The CIA, writes Takeyh, was “startled.” It reported to the White House that “an unexpectedly strong surge of popular and military reaction to Prime Minister Mossadeq’s government has resulted, according to the latest dispatches from Tehran, in the virtual occupation of the city by forces professing their loyalty to the Shah and to his appointed Prime Minister Zahedi.”

With Mossadeq turning himself in, it wasn’t the victors who wrote history, but their auxiliaries, the CIA. As Takeyh writes:

In the ensuing decades, Kermit Roosevelt and other CIA alumni would embellish their role in toppling Mossadeq, but the U.S. government’s after-action assessment was much more modest. The CIA itself noted that it was the shah’s departure that turned the tide against Mossadeq. “The flight of the Shah brought home to the populace in a dramatic way how far Mossadeq had gone and galvanized the people into irate pro-Shah force,” a CIA cable read. Similarly, the U.S. embassy reported that “not only members of Mossadeq regime but also pro-Shah supporters were amazed at latter’s comparatively speedy and easy initial victory which was achieved with high degree of spontaneity.” Eisenhower, who as supreme commander of Allied forces during World War II knew something about covert operations, dismissed Roosevelt’s narrative as “more like a dime store novel than historical fact.”

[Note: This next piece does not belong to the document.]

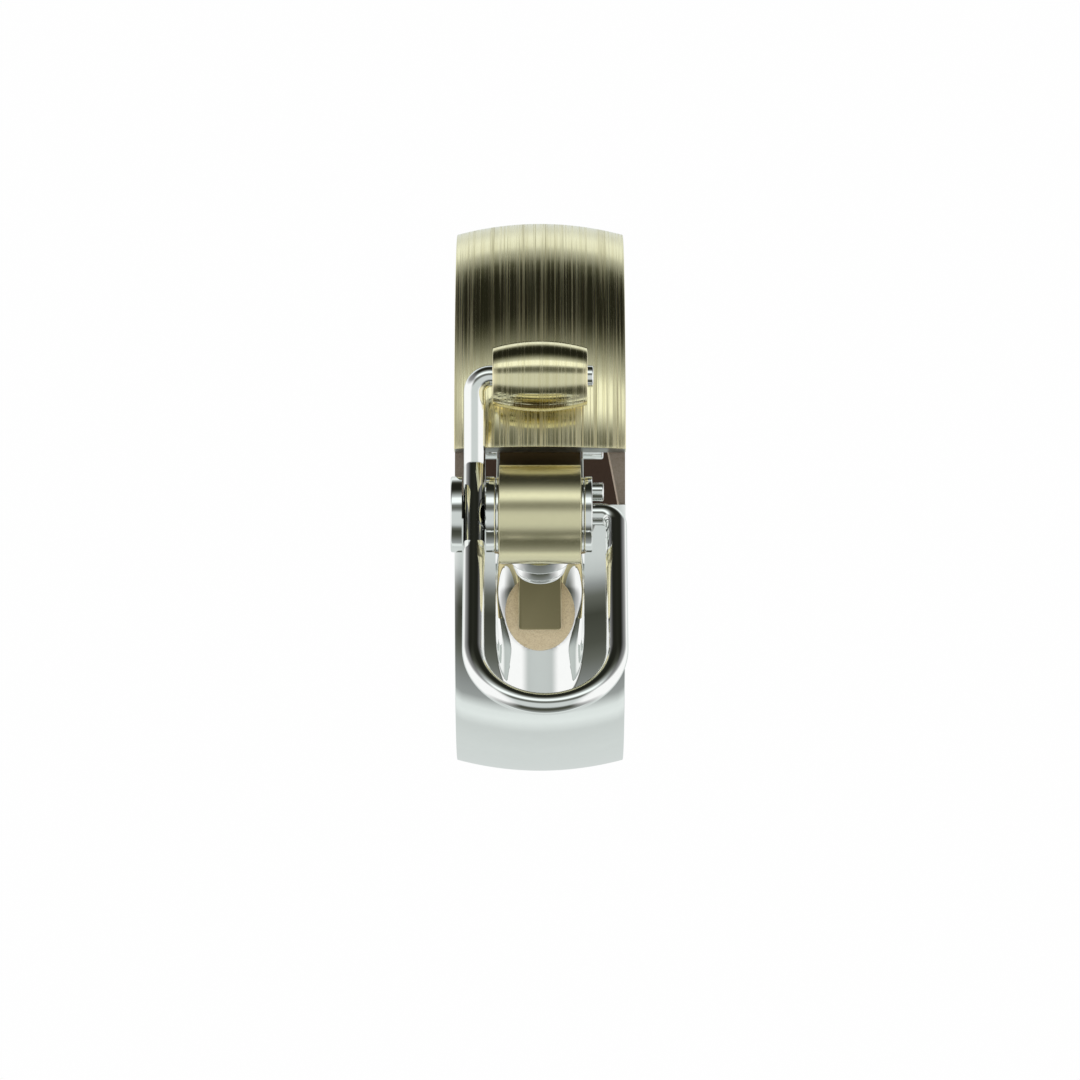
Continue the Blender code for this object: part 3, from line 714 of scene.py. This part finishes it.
def build_lower_half():
    front = -2 * RING_RADIUS
    outline = ellipse(WINDOW_HALF_WIDTH, WINDOW_HALF_HEIGHT, WINDOW_CENTRE)
    window = prism("window", outline, front, 0.0, 0.0, along_y)
    corners = [
        (NOTCH_HALF_WIDTH, -NOTCH_BOTTOM, 0.0), (NOTCH_HALF_WIDTH, NOTCH_BOTTOM, 0.2 * MM),
        (BOSS_NOTCH_HALF_WIDTH, NOTCH_BOTTOM, 0.2 * MM), (BOSS_NOTCH_HALF_WIDTH, BOSS_NOTCH_BOTTOM, 0.3 * MM)]
    outline = rounded(corners + [(-x, z, radius) for x, z, radius in reversed(corners)])
    notch = prism("notch", outline, front, 0.0, 0.0, along_y)
    mesh = cut(loft("lower_band", lower_rows()), "fine_lower_shell", [hinge_seat(), window, notch])
    add_piece("fine_lower_shell", mesh, satin_chrome, "lower_half", ["lower_shell"])

    rear = LINER_REAR_ANGLE + LINER_REAR_GAP - 360.0
    rows = ring_rows(liner_section(), rear, LOWER_LINER_FRONT_ANGLE, LINER_END_EDGE, 120)
    mesh = loft("fine_lower_liner", rows)
    lining = add_piece("fine_lower_liner", mesh, tan_leather, "lower_half", ["lower_liner"])
    lining.visible_glossy = False


def build_rear_hinge():
    edge = 0.12 * MM
    for node, body, finish, slot in (
            ("hinge_knuckle_left", "upper_half", barrel_brass, "brushed_brass"),
            ("hinge_knuckle_right", "upper_half", barrel_brass, "brushed_brass"),
            ("hinge_knuckle_middle", "lower_half", satin_chrome, "polished_chrome")):
        low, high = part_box(node)
        profile = tube_profile(low.x, high.x, KNUCKLE_RADIUS, HINGE_PIN_RADIUS + FIT, edge)
        add_piece("fine_" + node, turned("fine_" + node, profile, 64), finish, body, [node], REAR_AXIS)
    node = "rear_hinge_pin"
    low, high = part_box(node)
    mesh = turned("fine_" + node, rod_profile(low.x, high.x, HINGE_PIN_RADIUS, 0.2 * MM), 48, False)
    add_piece("fine_" + node, mesh, bright_steel, "upper_half", [node], REAR_AXIS)


# ---------------------------------------------------------------- the barrel and the bail

BARREL_RADIUS = 3.1 * MM
BARREL_END_RADIUS = 2.5 * MM
BARREL_CROWN_REACH = 0.94
BARREL_EDGE = 0.12 * MM
BARREL_BORE_EDGE = 0.1 * MM
WIRE_RADIUS = 0.95 * MM
WIRE_BORE_RADIUS = WIRE_RADIUS + 0.1 * MM
BAIL_LEAN = math.radians(41.0)
BAIL_REACH = 21.4 * MM
KINK_REACH = 5.67 * MM
STUB_LENGTH = 0.52 * MM
LEFT_LEG_X = -5.72 * MM
RIGHT_LEG_X = 6.61 * MM
WIRE_TIP_X = 2.6 * MM
LEG_DIRECTION = Vector((0.0, math.sin(BAIL_LEAN), math.cos(BAIL_LEAN)))


def build_barrel(crown_steps=28):
    half = size_of("bail_barrel").x / 2
    corners = [(-half, WIRE_BORE_RADIUS, BARREL_BORE_EDGE), (-half, BARREL_END_RADIUS, BARREL_EDGE)]
    for step in range(1, crown_steps):
        across = BARREL_CROWN_REACH * (2.0 * step / crown_steps - 1.0)
        drop = (BARREL_RADIUS - BARREL_END_RADIUS) * across * across
        corners.append((across * half, BARREL_RADIUS - drop, 0.0))
    corners += [(half, BARREL_END_RADIUS, BARREL_EDGE), (half, WIRE_BORE_RADIUS, BARREL_BORE_EDGE)]
    mesh = turned("fine_bail_barrel", rounded(corners))
    nodes = ["bail_barrel"]
    add_piece("fine_bail_barrel", mesh, barrel_brass, "upper_half", nodes, BARREL_AXIS)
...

So the National Security Archive has provided another chapter to the story of the 1953 coup, which as it turns out is a counter-narrative. As such, the CIA’s over-dramatizing its role in the affair would seem to contradict the argument the agency customarily rolls out when it’s caught with its guard down. The CIA’s failures are public, says agency advocates, but its successes are kept secret. In fact, its successes are well publicized, and aren’t even always their own.